Comparison table: pOH and pH for nearby hydroxide concentrations

The table below helps place 2.92 × 10^-4 M in context by comparing it with other hydroxide concentrations at 25°C.

OH^– concentration (M)	Decimal form	pOH	pH at 25°C	Acidic, neutral, or basic
1.0 × 10^-7	0.0000001	7.0000	7.0000	Neutral
1.0 × 10^-5	0.00001	5.0000	9.0000	Basic
2.92 × 10^-4	0.000292	3.5346	10.4654	Basic
1.0 × 10^-3	0.001	3.0000	11.0000	Basic
1.0 × 10^-1	0.1	1.0000	13.0000	Strongly basic

What the logarithm is doing in this calculation

The pH and pOH scales are logarithmic, not linear. That matters because a tenfold change in ion concentration changes the pH or pOH by exactly 1 unit. This is why chemistry uses logarithms: hydrogen and hydroxide concentrations can vary across many orders of magnitude, and a logarithmic scale compresses that huge range into a manageable set of values.

For example:

• If [OH^–] increases from 1.0 × 10^-5 M to 1.0 × 10^-4 M, that is a 10 times increase.
• The pOH decreases from 5 to 4.
• The pH increases from 9 to 10.

That pattern explains why 2.92 × 10^-4 M gives a pH a bit above 10, not just slightly above 7. Even seemingly small concentration changes can shift pH significantly because the scale is logarithmic.
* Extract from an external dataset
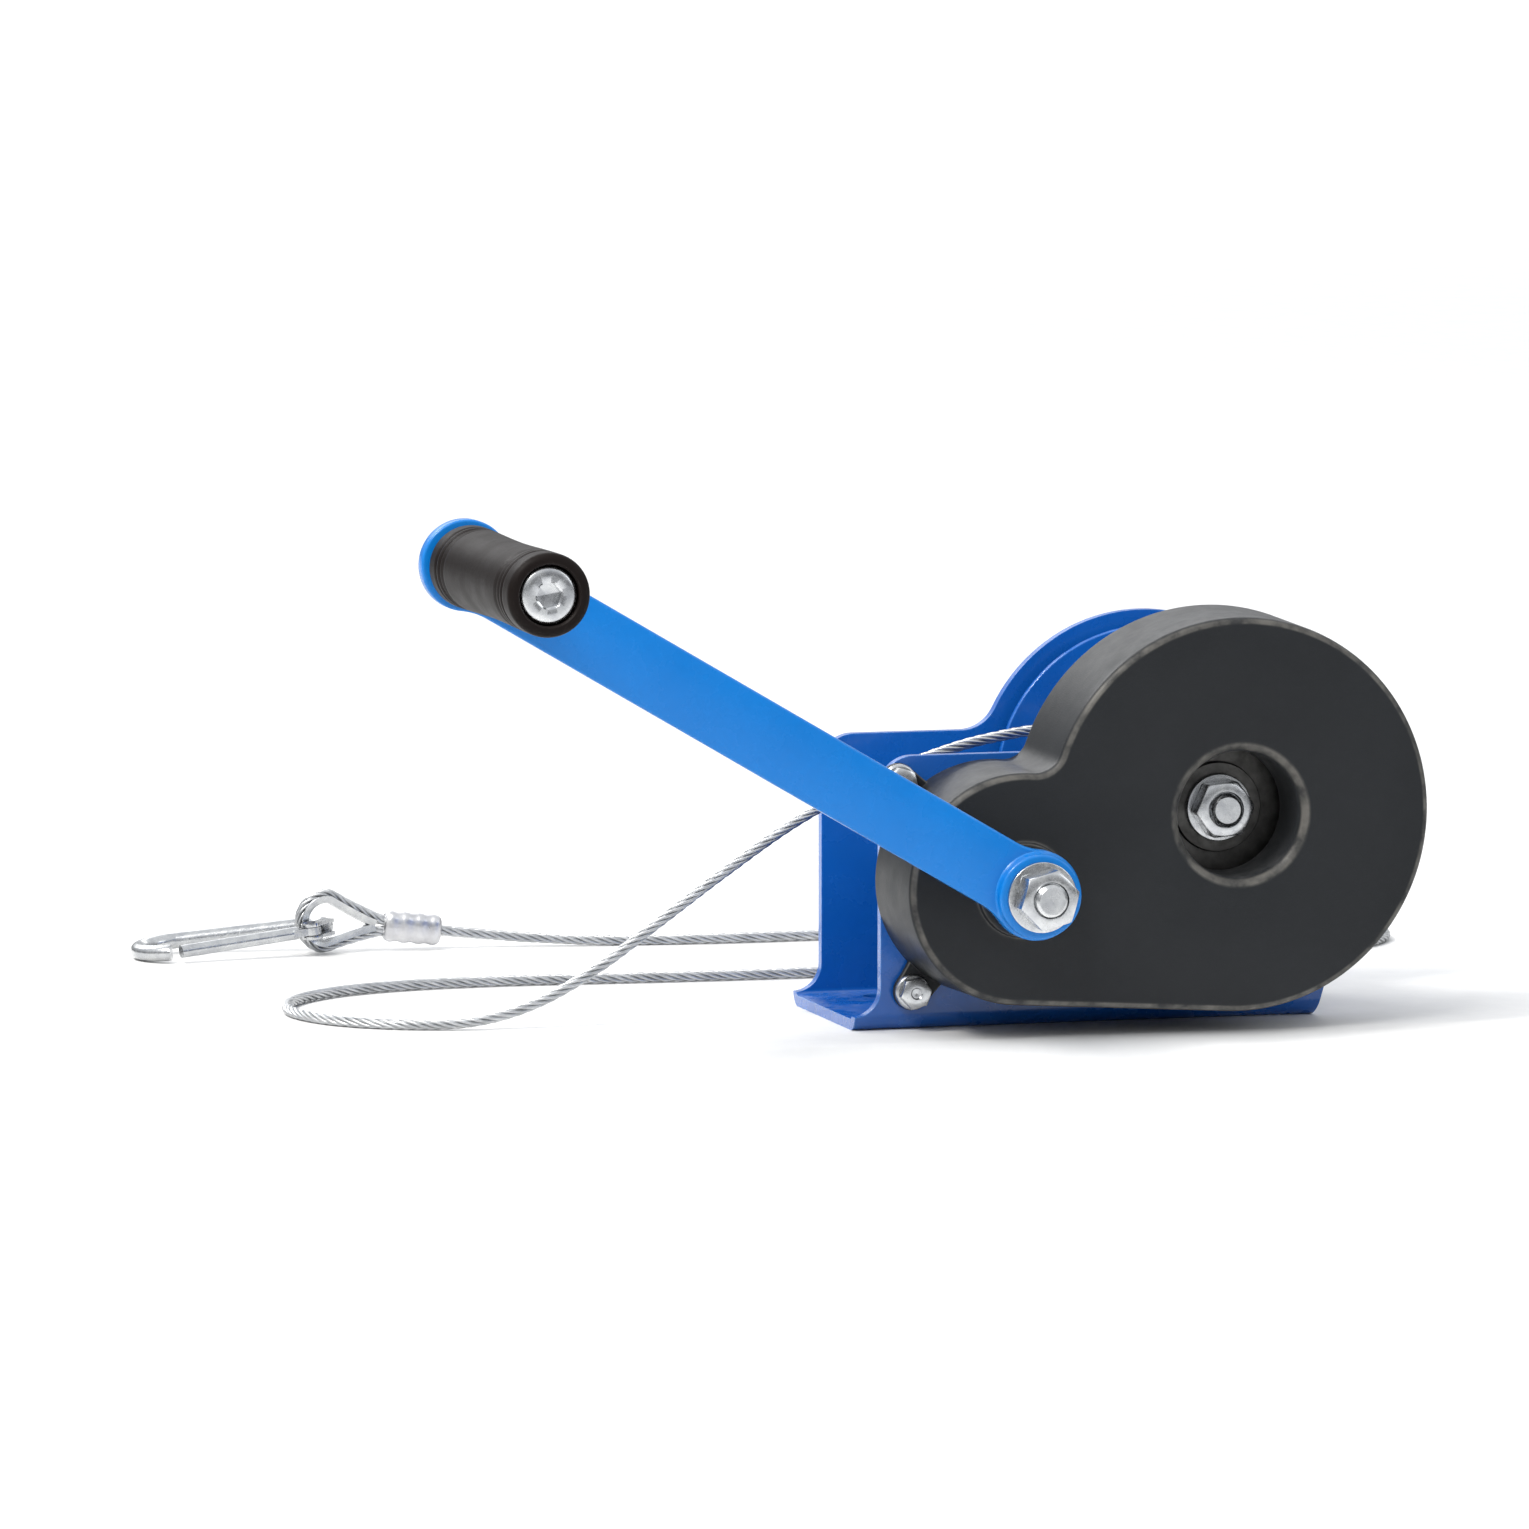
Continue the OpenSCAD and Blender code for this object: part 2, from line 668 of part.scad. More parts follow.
frame();
drum_bush_near();
drum_bush_far();
crank_bush_near();
crank_bush_far();
gear_cover();
cover_screws();
pawl_post();
pawl_spring();
drum_shaft();
drum();
drive_gear();
axle_washers();
axle_nuts();
cable_clamp();
clamp_screws();
cable_winding();
crank_shaft();
pinion_gear();
ratchet_wheel();
spacer_sleeve();
shaft_clip();
crank_arm();
crank_washer();
crank_nut();
grip_bolt();
grip_nut();
grip();
pawl();
cable_free();
cable_eye();
ferrule();
thimble();
hook_body();
gate_pin();
hook_gate();
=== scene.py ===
"""The boat trailer winch: finishes, rope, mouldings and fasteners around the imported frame.

Metres, in the frame's own axes: +X away from the cable's way out, -Y towards the crank, +Z up.
"""

import json
import math

import bmesh
import bpy
from mathutils import Matrix, Vector


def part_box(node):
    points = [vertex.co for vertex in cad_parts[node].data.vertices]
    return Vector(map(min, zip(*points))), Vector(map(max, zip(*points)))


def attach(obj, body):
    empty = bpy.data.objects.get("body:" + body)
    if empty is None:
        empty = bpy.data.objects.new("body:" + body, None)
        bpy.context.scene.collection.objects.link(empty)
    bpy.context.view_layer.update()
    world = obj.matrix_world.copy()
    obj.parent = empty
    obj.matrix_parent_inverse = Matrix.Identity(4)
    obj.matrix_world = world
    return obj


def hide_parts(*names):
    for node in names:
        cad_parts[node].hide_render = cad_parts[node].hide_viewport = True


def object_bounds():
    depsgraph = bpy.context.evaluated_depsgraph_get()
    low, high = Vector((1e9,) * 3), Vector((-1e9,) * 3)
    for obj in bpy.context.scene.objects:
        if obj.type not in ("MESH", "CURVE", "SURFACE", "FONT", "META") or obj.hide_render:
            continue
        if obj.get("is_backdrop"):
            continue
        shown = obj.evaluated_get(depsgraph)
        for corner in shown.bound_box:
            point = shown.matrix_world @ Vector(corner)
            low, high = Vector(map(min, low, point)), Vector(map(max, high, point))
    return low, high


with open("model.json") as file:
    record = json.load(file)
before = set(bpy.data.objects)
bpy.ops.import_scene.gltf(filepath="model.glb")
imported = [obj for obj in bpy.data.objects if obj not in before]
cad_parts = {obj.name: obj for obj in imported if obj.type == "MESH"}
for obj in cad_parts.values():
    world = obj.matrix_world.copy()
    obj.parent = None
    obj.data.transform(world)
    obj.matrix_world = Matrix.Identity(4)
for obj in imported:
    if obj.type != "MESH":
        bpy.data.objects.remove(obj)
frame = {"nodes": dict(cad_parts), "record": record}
CAD_LOW, CAD_HIGH = (Vector(corner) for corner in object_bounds())
RECORD = frame["record"]
JOINTS = {joint["name"]: joint for joint in RECORD["behaviour"]["joints"]}
MM = 0.001
ROUND_STEPS = 96              # sides of a turned piece

DRUM_AT = Vector(JOINTS["drum_turn"]["pos_m"])
CRANK_AT = Vector(JOINTS["crank_turn"]["pos_m"])
GRIP_AT = Vector(JOINTS["grip_spin"]["pos_m"])
PAWL_AT = Vector(JOINTS["pawl_drop"]["pos_m"])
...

Comparison table: reference pH values in common systems

Real-world pH values span a wide range. The table below provides useful comparison points and includes widely cited ranges often used in environmental and chemistry education.

System or sample	Typical pH range	Context
Pure water at 25°C	7.0	Neutral benchmark in general chemistry
Normal rain	About 5.0 to 5.6	Often slightly acidic due to dissolved carbon dioxide
Drinking water guideline range	6.5 to 8.5	Common operational range referenced by water quality guidance
Seawater	About 7.8 to 8.4	Mildly basic natural system
Solution with [OH^–] = 2.92 × 10^-4 M	10.47	Clearly more basic than most natural waters
Dilute household ammonia	About 11 to 12	Common basic cleaning solution

How significant figures affect your final answer

The given hydroxide concentration, 2.92 × 10^-4, contains three significant figures. In logarithmic calculations, the number of decimal places in the pOH should generally match the number of significant figures in the concentration. That means your pOH is typically reported as 3.535 if you use three decimal places. Then the pH becomes 10.465, which is often rounded to 10.47 depending on your course conventions.
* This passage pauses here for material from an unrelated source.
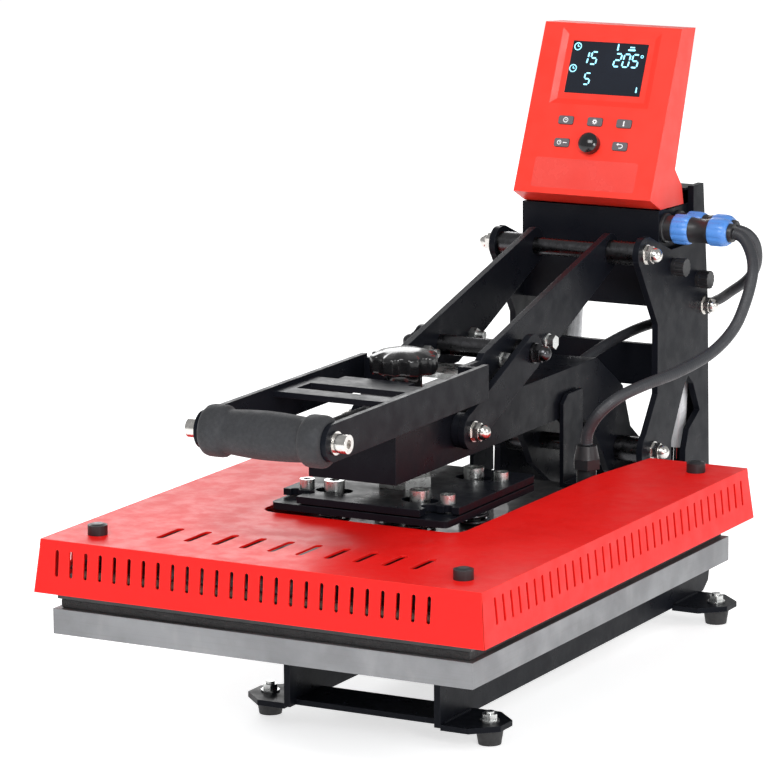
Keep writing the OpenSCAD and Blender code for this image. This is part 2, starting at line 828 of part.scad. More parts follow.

If your teacher, textbook, or lab manual asks for a certain number of decimal places, follow that instruction. In many classroom settings, reporting pH = 10.47 is entirely acceptable.

Can you solve the problem by finding H⁺ directly?

Yes, although it is usually less convenient. Since:

[H⁺][OH^–] = 1.0 × 10^-14

You can compute:

[H⁺] = (1.0 × 10^-14) / (2.92 × 10^-4)

[H⁺] ≈ 3.42 × 10^-11 M

Then:

pH = -log(3.42 × 10^-11) ≈ 10.47

This gives the same answer. However, because the problem already provides hydroxide concentration, the shorter route is almost always to compute pOH first.

Why temperature matters

Many basic chemistry exercises assume 25°C, which is why pH + pOH = 14 is so common. In reality, the ion product of water changes with temperature. That means neutral pH is not always exactly 7.00, and the sum of pH and pOH is not always 14.00. For classroom problems, though, unless a different temperature is specified, 25°C is the standard assumption. This calculator includes optional temperature presets to demonstrate how the result can shift when pK_w changes.

Best practices for calculator entry

If you use a scientific calculator, enter the value carefully. You can either type 0.000292 directly or use the scientific notation key, often labeled EXP or EE, to enter 2.92 EXP -4. Then apply the log function and change the sign according to the pOH formula. A common error is forgetting parentheses or typing the exponent incorrectly. Double-check your input before finalizing the result.

Trusted sources for pH fundamentals

If you want to confirm the chemistry behind this calculation, review high-quality references from government and university resources. Useful starting points include the U.S. Geological Survey explanation of pH and water, the U.S. Environmental Protection Agency drinking water resources, and chemistry materials from university departments such as the University of Wisconsin Department of Chemistry.

Final takeaway

To calculate the pH of a solution where OH = 2.92 × 10^-4, use pOH = -log[OH^–] and then pH = 14 – pOH at 25°C. The final result is:

• pOH ≈ 3.5346
• pH ≈ 10.4654
• Rounded pH ≈ 10.47

This means the solution is basic. Once you understand this pattern, you can solve any similar hydroxide-to-pH problem quickly and accurately.